Usually I simply don't engage people, in public. But it was so clear. I said, "Here's the flaw in your reasoning." And he made an excited face, as if it would be a delight to encounter such a rare thing. "An infant, a babe-in-arms, doesn't have the ability to live on its own. It has to be cared for or it will die. Therefore, what ... it can be killed?" "The difference" said he, "is that anyone can care for an infant, but a fetus depends on the mother." I replied, "You've just changed the principle of law that was the foundation of your argument. First it was lack of inherent ability, now it's who provides ability."

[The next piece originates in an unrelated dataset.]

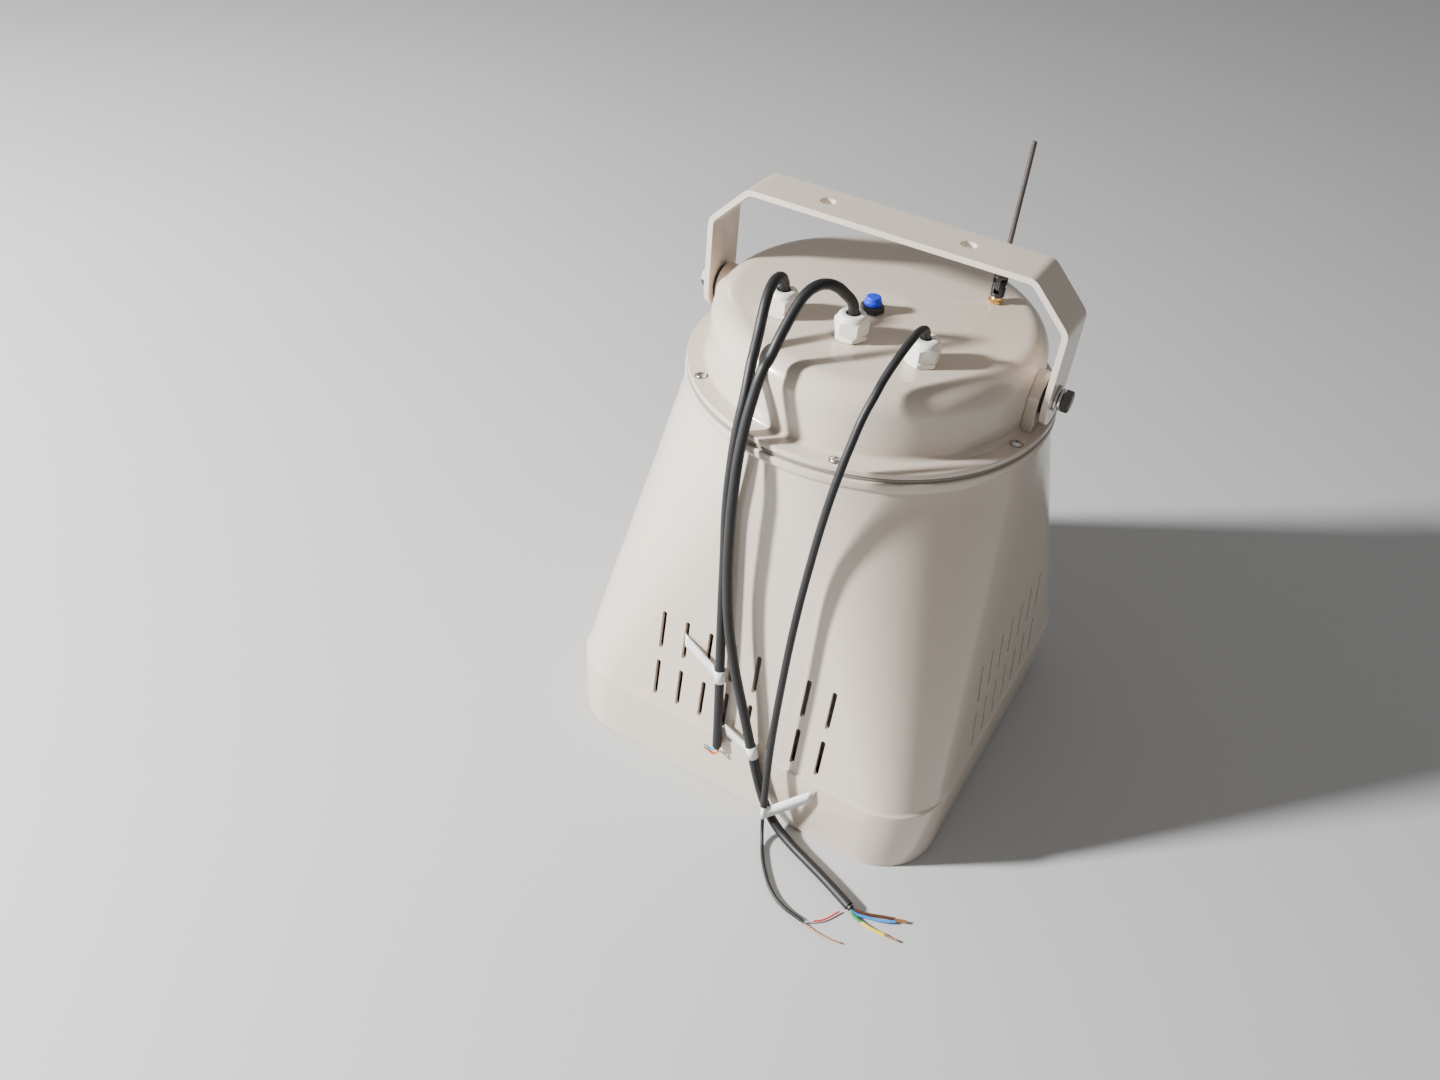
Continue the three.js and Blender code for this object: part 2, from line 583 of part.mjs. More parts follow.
add('inner_horn', lofted([
  [flare[0][0], HORN.lipUp], [lipHalf, HORN.lipUp], [lipHalf, lipTop], ...hornOutside,
  [HORN.flange, HORN.throatTop - HORN.flangeThick], [HORN.flange, HORN.throatTop],
  [HORN.throat, HORN.throatTop], ...flare.toReversed(),
], hornCorner), finish.aluminium);

const driverLow = HORN.throatTop + GAP;
const driverTop = driverLow + DRIVER.high;
add('driver_magnet', turned([
  [0, driverLow + DRIVER.recess], [DRIVER.mouth, driverLow + DRIVER.recess], [DRIVER.mouth, driverLow],
  [DRIVER.radius, driverLow], [DRIVER.radius, driverLow + 8], [DRIVER.radius - 3, driverLow + 8],
  [DRIVER.radius - 3, driverTop - 8], [DRIVER.radius, driverTop - 8], [DRIVER.radius, driverTop],
  [0, driverTop],
], 20), finish.darkSteel);
const domeBase = driverLow + 2;
add('driver_diaphragm', turned([
  [0, domeBase + DRIVER.domeRise], [DRIVER.dome * 0.6, domeBase + DRIVER.domeRise * 0.72],
  [DRIVER.dome, domeBase], [DRIVER.mouth - GAP, domeBase], [DRIVER.mouth - GAP, domeBase + DRIVER.domeThick],
  [DRIVER.dome + 0.4, domeBase + DRIVER.domeThick],
  [DRIVER.dome * 0.6, domeBase + DRIVER.domeRise * 0.72 + DRIVER.domeThick],
  [0, domeBase + DRIVER.domeRise + DRIVER.domeThick],
], 20), finish.aluminium);

// ---------------------------------------------------------------- electronics tray
const trayLow = COLLAR_TOP + GAP;
const trayTop = trayLow + TRAY.thick;
const postTop = trayTop + TRAY.postHigh;
const boardPosts = [[-52, 58], [52, 58], [-52, 88], [52, 88]];
add('electronics_tray', join(
  ring(TRAY.hole, domeInner - GAP, trayLow, trayTop, 28),
  ...boardPosts.map(([x, y]) => moved(rod(TRAY.post, trayTop - 1, postTop, 8), x, y)),
), finish.aluminium);
const onTray = trayTop + GAP;
const boardLow = postTop + GAP;
add('amplifier_board', block(-58, 58, 52, 94, boardLow, boardLow + 1.6), finish.board);
const fins = Array.from({ length: 6 }, (_, i) => block(-46 + 8 * i, -43 + 8 * i, 60, 86, boardLow + 4, boardLow + 20));
add('heat_sink', join(block(-48, 2, 58, 88, boardLow + 1.6 + GAP, boardLow + 5), ...fins), finish.aluminium);
add('power_supply', block(-104, -64, -24, 30, onTray, onTray + 24), finish.blackPlastic);
add('radio_module', block(66, 96, -20, 24, onTray, onTray + 7), finish.steel);
add('terminal_block', join(
  block(-34, 34, -100, -84, onTray, onTray + 12), block(-34, 34, -97, -87, onTray + 11, onTray + 16),
), finish.nylon);

// ---------------------------------------------------------------- cables
// Each leaves its gland, bends over and hangs down the front of the bell.
const routes = [
  [[-48.1, -54.8, 368], [-48.1, -54.8, 379], [-48, -56.8, 384], [-47.7, -61.8, 388.8],
    [-47.4, -69, 390.6], [-46.6, -77, 388.8], [-44.9, -85, 383.9], [-42.8, -92.3, 376.7],
    [-40.6, -99.5, 368.2], [-38.1, -107.5, 360.7], [-36.2, -114, 354.4], [-32.9, -124.5, 337.9],
    [-32.1, -132.3, 316.2], [-31.3, -137.3, 290.7], [-30.2, -140.4, 256.3], [-26.5, -144, 221],
    [-22.5, -148.5, 184], [-18, -153, 143], [-13, -157.5, 98], [-9, -161, 53]],
  [[2.2, -54.8, 368], [2.2, -54.8, 379.3], [1.2, -56.4, 385], [-2.6, -60.8, 391.6],
    [-6.6, -66.6, 397.6], [-11.1, -73, 400.6], [-14.9, -80, 400.4], [-17.8, -87, 397.1],
    [-19.5, -94.5, 390.9], [-20.5, -102.3, 383.2], [-21.3, -109.7, 375.3], [-22.3, -117.2, 365.2],
    [-22.8, -123.2, 360.4], [-24, -130.5, 343.7], [-24.7, -139.5, 312.9], [-23, -146.4, 285.5],
    [-20.9, -150.6, 249], [-17, -154, 208], [-11.5, -157, 176], [-2.4, -159.5, 141],
    [7.8, -160.8, 108.5], [19, -161.4, 71], [28.3, -161.6, 39.5], [35.9, -162.7, 21.8],
    [44, -165.4, 12.2], [54.5, -169, 6.2], [67, -173.5, 4], [84, -179.6, 3.8], [104, -186.8, 3.8],
    [128, -196.5, 3.8]],
  [[52.5, -54.8, 368], [52.5, -54.8, 379], [52.4, -56.7, 383], [52, -61.2, 385.8],
    [51.2, -67.6, 386.4], [50.2, -76, 383.4], [49, -84, 379.1], [47.7, -92.5, 373.5],
    [46.5, -100.5, 367.2], [46.1, -109.5, 360.3], [44.6, -117, 350.8], [43, -125.5, 334],
    [41.1, -134, 311.6], [38.9, -139.9, 284.5], [36.6, -145.4, 245.9], [35.4, -152.5, 201],
    [35.6, -160, 144.3], [36.8, -166, 86.3], [38.6, -169, 54], [40.5, -171.4, 27.4]],
];
const coreRoute = [
  [40.6, -171.5, 26.8], [41.1, -172.15, 21.15], [41.6, -172.8, 15.5], [43.8, -176, 7.5],
  [48.5, -183.5, 2.4], [56, -195.5, 1.7], [64.5, -206, 1.7], [74, -215, 1.7], [86, -221.5, 1.7],
  [104, -224.5, 1.7],
];
routes.forEach((route, i) => {
  add(`cable_${i + 1}`, tube(route, CABLE_DIAMETER[i], 8, 1.2 * CABLE_DIAMETER[i]), finish.rubber);
});
add('cable_3_core', tube(coreRoute, CORE_DIAMETER, 8, 3 * CORE_DIAMETER), finish.rubber);

// Stripped ends: thin wires that start in a short filler plug just past the sheath.
function strippedEnd(end, before, plugDiameter, wires) {
  const tip = new THREE.Vector3(...end);
  const forward = tip.clone().sub(new THREE.Vector3(...before)).normalize();
  const start = tip.clone().addScaledVector(forward, GAP);
  const plugEnd = start.clone().addScaledVector(forward, 2);
  const plug = solid(tube([start.toArray(), plugEnd.toArray()], plugDiameter, 8, 10));
  const strands = wires.map(([diameter, points]) => solid(tube(
    [start.clone().addScaledVector(forward, 0.8).toArray(), ...points], diameter, 6, 4 * diameter,
  )));
  return join(plug, ...strands);
}
add('cable_1_wires', strippedEnd(routes[0].at(-1), routes[0].at(-2), 5, [
  [1.8, [[-9.5, -161.6, 49.5], [-13, -162.5, 48], [-19, -163, 49.5]]],
  [1.8, [[-7.5, -162.2, 49], [-9.5, -164.4, 47], [-17.5, -166, 50.5]]],
]), finish.copper);
add('cable_2_wires', strippedEnd(routes[1].at(-1), routes[1].at(-2), 5.4, [
  [2.2, [[132.5, -196.6, 3], [140, -194.2, 1.8], [153, -188.6, 1.4], [167.5, -182.6, 1.4]]],
  [2.2, [[132.5, -198.4, 2.6], [141, -196.4, 1.4], [156, -191, 1.4], [167.5, -185.2, 1.4]]],
  [2.2, [[132.5, -200, 2.4], [141, -201.8, 1.4], [150, -202.4, 1.4], [169, -200.7, 1.4]]],
]), finish.copper);
add('cable_3_wires', strippedEnd(coreRoute.at(-1), coreRoute.at(-2), 2.4, [
  [1.2, [[107, -224.1, 1.8], [112, -220.4, 1.6], [117, -215.2, 1.2], [123.8, -202.6, 1.2]]],
  [1.2, [[107, -225.2, 1.2], [114, -226.2, 1], [124, -226.4, 1], [135.3, -224.6, 1]]],
]), finish.copper);

// Flags folded round the cables: a sleeve with a flat tab that climbs by rise per mm of length.
function flagTag(from, to, cableDiameter, tabDirection, tabLength, rise) {
  const low = new THREE.Vector3(...from);
  const high = new THREE.Vector3(...to);
  const along = high.clone().sub(low).normalize();
  const centre = low.clone().add(high).multiplyScalar(0.5);
  const inner = cableDiameter / 2 + GAP;
  const out = new THREE.Vector3(...tabDirection);
  out.addScaledVector(along, -out.dot(along)).normalize();
  const side = new THREE.Vector3().crossVectors(along, out);
  const basis = new THREE.Matrix4().makeBasis(out, side, along).setPosition(centre);
  const half = TAG.band / 2;
  const reach = inner + tabLength;
  const climb = tabLength * rise;
  const tab = new THREE.Shape([[inner, -half], [reach, climb - half], [reach, climb + half], [inner, half]]
    .map(([x, z]) => new THREE.Vector2(x, z)));
  const flat = new THREE.ExtrudeGeometry(tab, { depth: TAG.thick, bevelEnabled: false });
  const sleeve = cut(
    join(
      rod(inner + TAG.thick, -half, half, 14),
      solid(flat.rotateX(Math.PI / 2).translate(0, TAG.thick / 2, 0)),
    ),
    rod(inner, -half - 1, half + 1, 14),
  );
  return geometryOf(sleeve).applyMatrix4(basis);
}
const flags = [
  { span: [[-15, -155.7, 116], [-16, -154.8, 125]], way: [-0.95, 0.15, 0], length: 29, rise: 0.55 },
  { span: [[21.6, -161.45, 62.5], [19, -161.4, 71]], way: [-0.95, 0.12, 0], length: 18, rise: 0.7 },
  { span: [coreRoute[2], coreRoute[0]], way: [0.9, 0.26, 0], length: 33, rise: 0.8 },
];
const flaggedDiameter = [CABLE_DIAMETER[0], CABLE_DIAMETER[1], CORE_DIAMETER];
flags.forEach(({ span, way, length, rise }, i) => {
  add(`cable_tag_${i + 1}`, flagTag(...span, flaggedDiameter[i], way, length, rise), finish.tag);
});

export default object;
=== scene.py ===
import math

import bmesh
import bpy
from mathutils import Euler, Matrix, Vector


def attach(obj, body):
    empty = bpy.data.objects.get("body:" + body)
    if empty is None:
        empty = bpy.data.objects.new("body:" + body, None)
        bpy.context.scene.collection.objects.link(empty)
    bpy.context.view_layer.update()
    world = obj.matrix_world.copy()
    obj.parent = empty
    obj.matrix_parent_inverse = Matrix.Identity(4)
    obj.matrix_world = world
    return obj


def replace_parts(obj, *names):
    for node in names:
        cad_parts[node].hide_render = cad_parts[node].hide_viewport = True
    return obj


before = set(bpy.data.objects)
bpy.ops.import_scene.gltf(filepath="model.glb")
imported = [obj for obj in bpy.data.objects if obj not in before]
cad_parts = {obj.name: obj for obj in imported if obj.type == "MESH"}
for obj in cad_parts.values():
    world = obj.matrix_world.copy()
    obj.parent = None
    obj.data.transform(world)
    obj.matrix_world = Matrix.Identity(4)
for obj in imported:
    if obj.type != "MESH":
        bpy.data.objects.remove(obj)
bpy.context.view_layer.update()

# ---------------------------------------------------------------- camera
# Stands at the front right, above the cap, and looks down at the head.
# It is rolled a little, so the head leans.
lens = bpy.data.cameras.new("camera")
lens.lens, lens.sensor_width = 29.08, 36
camera = bpy.data.objects.new("camera", lens)
bpy.context.collection.objects.link(camera)
turn = Euler((math.radians(50.13), 0, math.radians(28.05))).to_matrix().to_4x4()
camera.matrix_world = (
    Matrix.Translation((0.25104, -0.67361, 0.73439)) @ turn @ Matrix.Rotation(math.radians(5.13), 4, "Z")
)
bpy.context.scene.camera = camera


# ---------------------------------------------------------------- cables
# Three round rubber-sheathed cables, extruded in black compound with a slightly dusty, matt skin.
# Each is gripped by its gland, bends over the edge of the cap and hangs down the front of the bell.
class Value:
    """A socket of a shader. Arithmetic on it makes the nodes for that sum."""

    def __init__(self, tree, socket):
        self.tree, self.socket = tree, socket

    def node(self, kind, inputs, output=0, **settings):
        made = self.tree.nodes.new("ShaderNode" + kind)
        for name, setting in settings.items():
            setattr(made, name, setting)
        for key, given in inputs.items():
            if isinstance(given, Value):
                self.tree.links.new(given.socket, made.inputs[key])
            else:
                made.inputs[key].default_value = given
        return Value(self.tree, made.outputs[output])

    def into(self, shader, name):
        self.tree.links.new(self.socket, shader.inputs[name])

    def __add__(self, other):
        return self.node("Math", {0: self, 1: other}, operation="ADD")

    def __sub__(self, other):
        return self.node("Math", {0: self, 1: other}, operation="SUBTRACT")

    def __rsub__(self, other):
        return self.node("Math", {0: other, 1: self}, operation="SUBTRACT")

    def __mul__(self, other):
        return self.node("Math", {0: self, 1: other}, operation="MULTIPLY")

    __radd__, __rmul__ = __add__, __mul__

    def __gt__(self, other):
        return self.node("Math", {0: self, 1: other}, operation="GREATER_THAN")

    def speckle(self, scale, detail=2.0):
        """Noise between 0 and 1, with this many grains to the metre."""
        return self.node("TexNoise", {"Vector": self, "Scale": scale, "Detail": detail})

    def between(self, low, high):
        """A mix of two colours, by this value."""
        return self.node("Mix", {0: self, 6: (*low, 1), 7: (*high, 1)}, output=2, data_type="RGBA")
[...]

I just didn't have the time, and this is a guy who can talk for hours. He's very bright. You see it though. If the principle is that ability is necessary for a right, it is irrelevant as to who provides that ability. If it is the mother, to an in utero child, or a stranger, for a foundling -- either both, or neither, have the right to terminate the life. If someone provides the means, the receiver is without rights? It seems like an unprincipled sort of reasoning.

What about easement? The fact that a practice -- say, crossing a field, or being alive -- has been tolerated, allowed to continue, establishes its right before law. Ergo, a fetus has a right to life, by the fact that it was not terminated at the earliest convenient moment. A partial vindication of life. For those mothers and socially-aware activists who are in principle for early termination, some other equally subtle and principled counter must be found. Like, um, fetuses are alive, human, and should not be killed -- you know, like the eggs of endangered species. Protected.

Wise fools. It comes, in part, from imagining that principles have meaning in themselves. Principles are axioms. For numerous generations some part of the law was founded on the principle that people could own other people. They had after all the ability, and the effectively universal backing of their society. They had the law.

The law is an ass. There is no principle outside of ethics and morality. Thinking otherwise leads us to the pristine logic of death camps. Rational, indeed, given the precepts of the syllogism. Evil is often quite logical. But formal logic can be valid without being true. That's elementary. The fellow of whom I have spoken is very bright. Why doesn't he know this?